What shall we say of modern art? Just this: it puts more emphasis on perplexity than on beauty. Likewise modern literature has put more emphasis on the abnormal than on what is beautiful. Judging by the popular novels and magazines, millions of people in the world’s most civilized nations are living in a dream world of romantic or lurid unreality. The grim significance lies not just in the fact that people crave escape from reality but in what people want to escape into—childish sentimentality or physical unrestraint. Before World War II Germans were reading Tarzan; he was their favorite. But Tarzan is mild compared with the heroes of modern novels, especially the heroes of drugstore libraries.
Novels used to bring warmth to the heart. Now the more soul-chilling the book is the more likely it is to succeed. When one critic reviewed a novel in the New York Times here is what he said: “The author in the past has frequently been crippled by too much loving compassion. . . . Lately a new and healthier sinister note has crept into Mr. Morris’ novels. . . . His charming native types, his average husbands and wives, have grown slightly monstrous; his homely domestic circles have come to resemble the lairs of female animals strewn with the carcasses of men. What was once warming to the heart is now chilling, and with the change Mr. Morris has acquired new meaning and stature as a novelist.” Why the new stature? Because of a “healthier sinister note”! The whole world has gone psychopathic; so perhaps to many the “sinister note” really is healthy and normal. What a delusion!
What of the newspapers? They are a tremendous potential for raising cultural standards. Yet the tabloid that features sex and crimes becomes a nation’s best-selling newspaper. If cultivated people object, the tabloid editors have a ready-made answer: they print only what the public wants. And so it is that one of the standard questions for determining a person’s culture and intelligence (what does he read?) can almost be narrowed down to what newspaper does he buy? So degrading has the press become that one writer went so far as to say: “If one were searching for the best means to efface and kill in a whole nation the discipline of respect, the feeling for what is elevated, one could not do better than take the American newspapers.”
But the cultural breakdown reaches far beyond America. The newsstands of Europe bear this out. Recently Dennis W. Brogan wrote: “Progress has been the same in Britain as in the United States; as mere literacy has spread, so apparently have taste, decency and the power of reflection diminished.” Yes, the cultural breakdown has illuminated the present war against reflection and solitude. If one remains alone to meditate and read, he is believed to be antisocial. The advent of the cinema, TV and the portable radio has reduced the possibility of anyone’s being left prey to his own thoughts.

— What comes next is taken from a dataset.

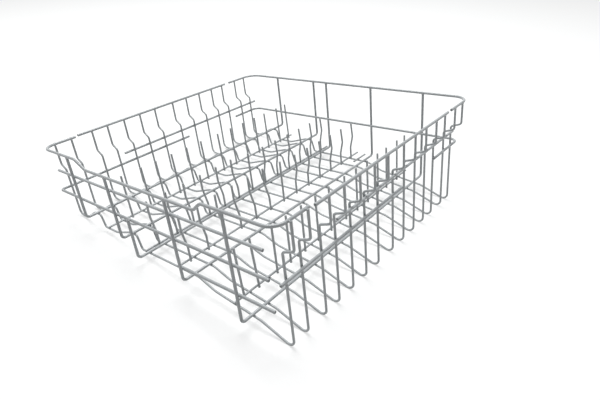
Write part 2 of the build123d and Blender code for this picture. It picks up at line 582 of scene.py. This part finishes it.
def copies_joined(template, places, name):
    """Copies a template to each place, joins the copies and removes the template."""
    if not places:
        raise RuntimeError(f"no places were found for {name}")
    if not template.data.materials:
        template.data.materials.append(bpy.data.materials[COAT_NAME])
    copies = []
    for place in places:
        piece = template.copy()
        piece.data = template.data.copy()
        piece.data.transform(place)
        bpy.context.scene.collection.objects.link(piece)
        copies.append(piece)
    deselect_all()
    for piece in copies:
        piece.select_set(True)
    bpy.context.view_layer.objects.active = copies[0]
    bpy.ops.object.join()
    joined = bpy.context.view_layer.objects.active
    joined.name = name
    joined.data.name = name
    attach(joined, "root")
    bpy.data.objects.remove(template)
    return joined


def select_ring(mesh, height):
    """Selects the vertices of the open mesh in edit mode that lie at one height."""
    bpy.ops.mesh.select_all(action="DESELECT")
    bpy.ops.object.mode_set(mode="OBJECT")
    for vertex in mesh.vertices:
        vertex.select = abs(vertex.co.z - height) < RING_SLACK
    bpy.ops.object.mode_set(mode="EDIT")


def column(radius, length, cuts):
    """A closed upright column with a ring cut in at each height, left in edit mode."""
    deselect_all()
    bpy.ops.mesh.primitive_cylinder_add(
        vertices=NECK_SIDES,
        radius=radius,
        depth=length,
        end_fill_type="NGON",
    )
    piece = bpy.context.active_object
    bpy.ops.object.mode_set(mode="EDIT")
    for height in cuts:
        bpy.ops.mesh.select_all(action="SELECT")
        bpy.ops.mesh.bisect(plane_co=(0, 0, height), plane_no=(0, 0, 1))
    return piece


def shaped(piece, rings):
    """Draws each ring of an open mesh in by its factor, and closes it with smooth sides."""
    for height, factor in rings:
        select_ring(piece.data, height)
        bpy.ops.transform.resize(value=(factor, factor, 1))
    bpy.ops.object.mode_set(mode="OBJECT")
    bpy.ops.object.shade_smooth_by_angle(angle=SMOOTH_BELOW)
    return piece


def neck_template(settings):
    """A neck of coat: a column with a drawn-in waist whose ends go into the wires."""
    reach, waist = settings.neck_reach, settings.neck_waist
    shoulder = (1 + waist) / 2
    rings = ((0.0, waist), (reach / 2, shoulder), (-reach / 2, shoulder))
    neck = column(settings.neck_width, 2 * reach, [height for height, _ in rings])
    return shaped(neck, rings)


def collar_template():
    """A collar of coat round a wire that ends under the rim, flared towards the rim."""
    cuts = [height for height, _ in COLLAR_RINGS[1:]]
    return shaped(column(COLLAR_RADIUS, COLLAR_LENGTH, cuts), COLLAR_RINGS)


def tip_template(growth):
    """The end of the coat: a close sleeve, a rounded edge and a dimple in its face."""
    deselect_all()
    depth = TIP_SLEEVE + TIP_REACH
    bpy.ops.mesh.primitive_cylinder_add(
        vertices=TIP_SIDES,
        radius=1 + growth,
        depth=depth,
        end_fill_type="NGON",
    )
    tip = bpy.context.active_object
    tip.data.transform(Matrix.Translation((0, 0, TIP_REACH - depth / 2)))
    for name in (COAT_NAME, END_NAME):
        tip.data.materials.append(bpy.data.materials[name])
    bpy.ops.object.mode_set(mode="EDIT")
    select_ring(tip.data, TIP_REACH)
    bpy.ops.mesh.bevel(offset=TIP_EDGE, segments=3, profile=0.5, affect="EDGES")
    select_ring(tip.data, TIP_REACH)
    bpy.ops.mesh.inset(thickness=DIMPLE_RIM, depth=-DIMPLE_DEPTH)
    tip.active_material_index = 1
    bpy.ops.object.material_slot_assign()
    return shaped(tip, ((-TIP_SLEEVE, TIP_SLEEVE_TAPER),))


class BASKET_OT_coat_wires(Operator):
    """Give every wire of the basket its nylon coat"""

    bl_idname = "basket.coat_wires"
    bl_label = "Coat Wires"

    def execute(self, context):
        coat = nylon_coat_material(context.scene.basket_coating)
        cut_end_material(context.scene.basket_coating)
        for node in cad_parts.values():
            for slot in node.material_slots:
                slot.material = coat
        return {"FINISHED"}


class BASKET_OT_weld_necks(Operator):
    """Add the necks of coat where crossed wires are welded"""

    bl_idname = "basket.weld_necks"
    bl_label = "Add Weld Necks"

    def execute(self, context):
        settings = context.scene.basket_welds
        groups = (
            ("floor_welds", floor_welds(), Vector((0, 0, 1))),
            ("wall_welds", wall_welds(), Vector((1, 0, 0))),
            ("end_welds", end_welds(), Vector((0, 1, 0))),
            ("tine_welds", tine_welds(), Vector((1, 0, 0))),
        )
        for name, points, across in groups:
            places = [placed(point, across, THIN_RADIUS) for point in points]
            copies_joined(neck_template(settings), places, name)
        return {"FINISHED"}


class BASKET_OT_rim_collars(Operator):
    """Add the collars of coat where wires end under the rim"""

    bl_idname = "basket.rim_collars"
    bl_label = "Add Rim Collars"

    def execute(self, context):
        places = [placed(middle, facing, radius) for middle, facing, radius in rim_ends()]
        copies_joined(collar_template(), places, "rim_collars")
        return {"FINISHED"}


class BASKET_OT_wire_tips(Operator):
    """Round off the coat at the free ends of the wires"""

    bl_idname = "basket.wire_tips"
    bl_label = "Round Wire Tips"

    def execute(self, context):
        settings = context.scene.basket_welds
        places = [placed(middle, facing, radius) for middle, facing, radius in free_ends()]
        copies_joined(tip_template(settings.tip_growth), places, "wire_tips")
        return {"FINISHED"}


class BASKET_OT_stage(Operator):
    """Set the white floor, the soft lamp and the camera of the photograph"""

    bl_idname = "basket.stage"
    bl_label = "Set Stage"

    def execute(self, context):
        settings = context.scene.basket_stage
        scene = context.scene
        scene.view_settings.view_transform = "Standard"
        self.make_floor(settings)
        self.make_room(scene, settings)
        self.make_lamp(scene, settings)
        self.make_camera(scene, settings)
        return {"FINISHED"}

    def make_floor(self, settings):
        """The floor touches the lowest bends and rises under the shallow side."""
        deselect_all()
        bpy.ops.mesh.primitive_plane_add(size=settings.floor_size)
        floor = bpy.context.active_object
        floor.name = "floor"
        lean = Matrix.Rotation(settings.floor_lean, 4, "Y")
        to_foot = Matrix.Translation((settings.foot_x, 0, cad_low[2] - settings.floor_gap))
        floor.data.transform(to_foot @ lean @ Matrix.Translation((-settings.foot_x, 0, 0)))
        floor.data.materials.append(floor_material(settings))

    def make_room(self, scene, settings):
        """Even light from all around, which shows as white."""
        world = bpy.data.worlds.new("white_room")
        world.use_nodes = True
        tree = world.node_tree
        tree.nodes.clear()
        even, white = (
            add_node(
                tree,
                "ShaderNodeBackground",
                {"Color": srgb_to_linear(WHITE), "Strength": strength},
            )
            for strength in (settings.room_light, 1.0)
        )
        mix = lit_or_seen(tree, even.outputs["Background"], white.outputs["Background"])
        add_node(tree, "ShaderNodeOutputWorld", None, {"Surface": mix.outputs["Shader"]})
        scene.world = world

    def make_lamp(self, scene, settings):
        """One large soft lamp above and a little behind the basket."""
        lamp = bpy.data.lights.new("top_softbox", "AREA")
        lamp.shape = "RECTANGLE"
        lamp.size, lamp.size_y = settings.lamp_size
        lamp.energy = settings.lamp_power
        holder = bpy.data.objects.new("top_softbox", lamp)
        scene.collection.objects.link(holder)
        place = Vector(settings.lamp_place)
        facing = (place - Vector(settings.lamp_aim)).normalized()
        holder.matrix_world = Matrix.Translation(place) @ turned_to(facing)

    def make_camera(self, scene, settings):
        """The camera of the photograph."""
        camera = bpy.data.cameras.new("photo_camera")
        camera.sensor_width = 36
        camera.lens = settings.lens
        holder = bpy.data.objects.new("photo_camera", camera)
        scene.collection.objects.link(holder)
        turn = Matrix.Rotation(settings.azimuth, 4, "Z")
        tip = Matrix.Rotation(pi / 2 - settings.elevation, 4, "X")
        roll = Matrix.Rotation(settings.roll, 4, "Z")
        holder.matrix_world = Matrix.Translation(settings.camera_place) @ turn @ tip @ roll
        scene.camera = holder


class BASKET_PT_panel(Panel):
    """Lists the steps that dress the basket"""

    bl_label = "Basket"
    bl_idname = "BASKET_PT_panel"
    bl_space_type = "VIEW_3D"
    bl_region_type = "UI"
    bl_category = "Basket"

    def draw(self, context):
        layout = self.layout
        for operator in OPERATORS:
            layout.operator(operator.bl_idname)


OPERATORS = (
    BASKET_OT_coat_wires,
    BASKET_OT_weld_necks,
    BASKET_OT_rim_collars,
    BASKET_OT_wire_tips,
    BASKET_OT_stage,
)
CLASSES = (CoatingSettings, WeldSettings, StageSettings, *OPERATORS, BASKET_PT_panel)


def register():
    for kind in CLASSES:
        bpy.utils.register_class(kind)
    bpy.types.Scene.basket_coating = PointerProperty(type=CoatingSettings)
    bpy.types.Scene.basket_welds = PointerProperty(type=WeldSettings)
    bpy.types.Scene.basket_stage = PointerProperty(type=StageSettings)


def unregister():
    del bpy.types.Scene.basket_stage
    del bpy.types.Scene.basket_welds
    del bpy.types.Scene.basket_coating
    for kind in reversed(CLASSES):
        bpy.utils.unregister_class(kind)


def main():
    register()
    bpy.ops.basket.coat_wires()
    bpy.ops.basket.weld_necks()
    bpy.ops.basket.rim_collars()
    bpy.ops.basket.wire_tips()
    bpy.ops.basket.stage()


if __name__ == "__main__":
    main()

Today liberal arts, subjects studied for culture rather than for immediate practical use (literature, languages, history, etc.) are in full retreat. Agreeing with this, Princeton University’s president Harold W. Dodds declared: “America’s vast system of tax-supported secondary education is not fulfilling its duty to the mind. . . . Its greatest weakness has come from playing down academic scholarship.” Most of America’s postwar expansion in schools has been vocational. But are not the graduates of today’s schools vocationally competent and mentally alert? Yes, but as one educator put it: “Those who look beneath the surface of these attractive graduates find limitations in mental self-discipline, humane values, firm ethical concepts, historical perspective, qualitative standards and depth and accuracy of knowledge.”

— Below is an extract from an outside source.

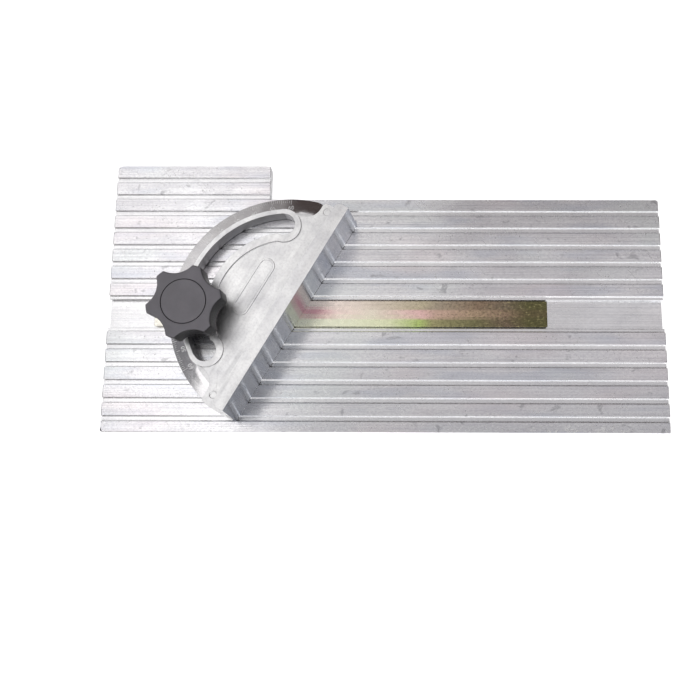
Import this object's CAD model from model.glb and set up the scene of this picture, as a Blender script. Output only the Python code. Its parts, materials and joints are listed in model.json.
"""Looks of a tile cutter's mitre table: a grooved aluminium table, a cast protractor
head with a tall fence, a sliding steel bar and a star knob on a threaded stud.

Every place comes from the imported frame, in metres. The head has axes of its own: u runs
along the fence, v to the fence's back, and their origin is the swivel's pivot.
"""

import json
import math

import bmesh
import bpy
from mathutils import Matrix, Vector


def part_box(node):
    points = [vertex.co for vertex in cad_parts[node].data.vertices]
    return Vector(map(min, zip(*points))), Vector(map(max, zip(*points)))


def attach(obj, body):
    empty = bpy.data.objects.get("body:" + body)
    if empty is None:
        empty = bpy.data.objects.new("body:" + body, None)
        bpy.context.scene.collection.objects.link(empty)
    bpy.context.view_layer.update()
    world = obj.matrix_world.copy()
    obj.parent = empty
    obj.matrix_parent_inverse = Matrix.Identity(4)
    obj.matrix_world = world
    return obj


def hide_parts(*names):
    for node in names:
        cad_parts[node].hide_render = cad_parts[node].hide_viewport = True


MM = 0.001
WHITE = (1.0, 1.0, 1.0)
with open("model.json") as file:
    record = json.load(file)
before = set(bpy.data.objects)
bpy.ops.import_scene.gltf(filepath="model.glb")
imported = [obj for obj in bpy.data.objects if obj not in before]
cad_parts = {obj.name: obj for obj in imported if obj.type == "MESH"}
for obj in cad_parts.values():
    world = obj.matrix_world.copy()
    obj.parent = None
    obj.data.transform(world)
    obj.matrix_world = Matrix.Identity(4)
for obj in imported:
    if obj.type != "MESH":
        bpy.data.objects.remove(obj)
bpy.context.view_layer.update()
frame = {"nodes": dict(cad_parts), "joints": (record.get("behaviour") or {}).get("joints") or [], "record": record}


# ---------------------------------------------------------------- places


def joint(name):
    """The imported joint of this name."""
    return next(j for j in frame["joints"] if j["name"] == name)


def mount(name):
    """The record's mount of this name."""
    return next(m for m in frame["record"]["mounts"] if m["name"] == name)


UP = Vector((0, 0, 1))
PIVOT = Vector(joint("head_swivel")["pos_m"])
KNOB_AXIS = Vector(joint("knob_turn")["pos_m"])
HEAD_V = -Vector(mount("fence_face")["axis"]).normalized()
HEAD_U = HEAD_V.cross(UP)
HEAD_TURN = math.atan2(HEAD_U.y, HEAD_U.x)
TABLE_LOW, TABLE_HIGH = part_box("table_plate")
BAR_LOW, BAR_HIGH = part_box("guide_bar")
HEAD_LOW, HEAD_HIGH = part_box("protractor_head")
STAR_LOW, STAR_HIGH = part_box("clamp_knob")
CAP_LOW, CAP_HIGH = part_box("knob_cap")
STUD_LOW, STUD_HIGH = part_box("clamp_stud")

# The scale ledge of the head: a cone round the pivot that falls away to its edge
LEDGE_SLOPE = math.radians(8)
LEDGE_INNER = 74 * MM
LEDGE_OUTER = 85 * MM
LEDGE_TOP = HEAD_LOW.z + 4 * MM

# The arc slot's walls lie between these radii, and further back than this.
SLOT_INNER = 54 * MM
SLOT_OUTER = 72 * MM
SLOT_FRONT = 20 * MM

# The fence's front face lies further forward than this from the pivot.
FENCE_FRONT = 8 * MM

# The scale runs to this many degrees on both sides of its middle.
SCALE_END = 60


def ledge_height(radius):
    """Height of the scale ledge at this distance from the pivot."""
    return LEDGE_TOP - (radius - LEDGE_INNER) * math.tan(LEDGE_SLOPE)


def ledge_direction(degree):
    """The way from the pivot to a degree of the scale, whose 0 is square to the fence."""
    turn = math.radians(degree)
    return HEAD_V * math.cos(turn) - HEAD_U * math.sin(turn)


# ---------------------------------------------------------------- materials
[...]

Long ago a writer of depth and understanding explained how important it is for men to fix their thoughts on whatever things are righteous, chaste, lovable and of good report. Yet today’s mass mediums of communication, with the people’s zestful consent, seem devoted to fixing public attention on whatever things are trivial, ugly, vulgar, lewd and of ill report. Clearly, the cultural breakdown is here. It had to come. For we are in the “last days” of a destruction-bound, evil world whose god is Satan the Devil. So another part of the sign of the old world’s end is before our eyes: ‘Know this, that in the last days critical times hard to deal with will be here. For men will be without love of goodness.’—2 Tim. 3:1-3, NW.